You might try using a cleaner sine wave and seeing what you get, or condition the blazes out of the excitation wave you have. In any case, after asking about long cables that may be passing on noise, that would be my first debugging step. Next would be using shielded cables with twisted pairs to drive your bridge, and the next would be using a real bridge amp with sense circuitry.

My money is on the quality of the signal generator, though. I have yet to be pleasantly surprised by the signal quality of an arbitrary waveform generator.

• If the sig gen itself is a noise source, why isn't this common mode noise, effectively cancelled out by the bridge? (OK I see the bridge is 0.1% off balance, but that should mean of the order of 60dB attenuation of quantization noise.)
– user16324
Nov 20, 2015 at 14:24
• I think this might be it. The signal from the bridge is about 1/1000 of the excitation, so 1uV/√Hz noise on the output would be 1mV/√Hz on the input. That sounds like a lot for a very expensive AFG (16 times the expected quantization noise, for example), but it could be. Nov 20, 2015 at 15:01
• If I set the AFG to give a DC output, the noise drops by a factor of 10-15 (and of course my signal disappears). Noise still scales linearly with excitation amplitude. So it looks like the AFG is kicking out noise in a narrow band near the output frequency, close enough for the lockin to detect. I guess I need to find a better sine source. Nov 20, 2015 at 16:33
• @JackB -- so far as bench equipment goes, I find that function generators are where you get the absolute least bang for your buck! The price of the AFG3000's I'm seeing online don't look high enough to bring this piece of gear into the Cadillac category. It's tough to say where the quantization noise would be, because you don't know where Vref is set, and it may be set inappropriately for your output size. Also, it only has a 14 bit output. If Vref is 5V, for whatever reason, you're talking 100's of uV of quantization noise. Nov 20, 2015 at 16:55
• I noted 3 hours ago that the AWG was the source of the excessive noise. I'm glad you guys now seem to agree. Nov 20, 2015 at 16:59

Having recommended reading about partition noise I'm finding nothing terribly useful online myself!

So I'll try running a few numbers. In the absence of a better reference model, I'll model it simply as 2 shot noise sources, one in each leg of the bridge. (The sum will be simply the shot noise inherent in the same total current from the sig gen).

Applying 1V of excitation, the bridge current is 5 uA, or 2.5 uA each leg. Noise is simply sqrt(N) where N is the number of electrons/second.

I = 2.5 uA = 2.5e-6 * 6.25e18 = 15.6e12 electrons/second.

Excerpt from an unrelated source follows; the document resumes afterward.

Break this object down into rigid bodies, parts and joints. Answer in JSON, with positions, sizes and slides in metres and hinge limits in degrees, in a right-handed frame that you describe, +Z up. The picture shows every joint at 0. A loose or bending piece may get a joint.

So I(noise) = sqrt(15.6e12) = 3.95e6 electrons/sec = 0.63pA/rtHz in each leg.

Now taking the bottom of the bridge as an 0V reference, this current develops a voltage across 200kilohms of 0.126uV. Now because it's partition noise I'll assume the opposite happens in the other leg (the noise sources are NOT independent) I'll double my estimate of voltage noise to 0.25 uV/rtHz.

If this is correct, partition noise is in the right ballpark, but I can't see how it accounts for all of your noise (1uV/rtHz).

Furthermore, the least useless link I've found (assuming it works elsewhere) suggests (page 94) that partition noise has a 1/f distribution, which contradicts your observation. (I don't know why they suggest 1/f).

One line of experiment : if you replace the bridge with 2k resistors (2 orders of magnitude lower) shot noise (ditto partition noise?) should diminish in importance by 1 order of magnitude. What happens in practice?

• Maybe I've missed something here, but isn't the noise you have calculated the noise relative to the bottom of the bridge? In which case it's common mode noise, and should be rejected by the Stanford at 100dB? If I calculate the voltage dropped over 2kΩ by the noise current (to repesent the difference between the two arms of the bridge) I get 4nV/√Hz - less than Johnson. Nov 20, 2015 at 14:39
• What you've missed is that by its nature, it's coherent and opposite in sign in each leg of the bridge giving a differential output.
– user16324
Nov 20, 2015 at 14:42
• I think I'm with you now. From the description above, I think this will scale as √I = √V, not V as I observe? Combined with the lower calculated amplitude I think this may be lurking in the background, but I don't think it's the dominant noise source. Nov 20, 2015 at 14:58
• Another experiment : if you balance the bridge by hand (with a trimpot) does the excess noise go away? If so, Scott's answer seems all the more likely. Partition noise would remain.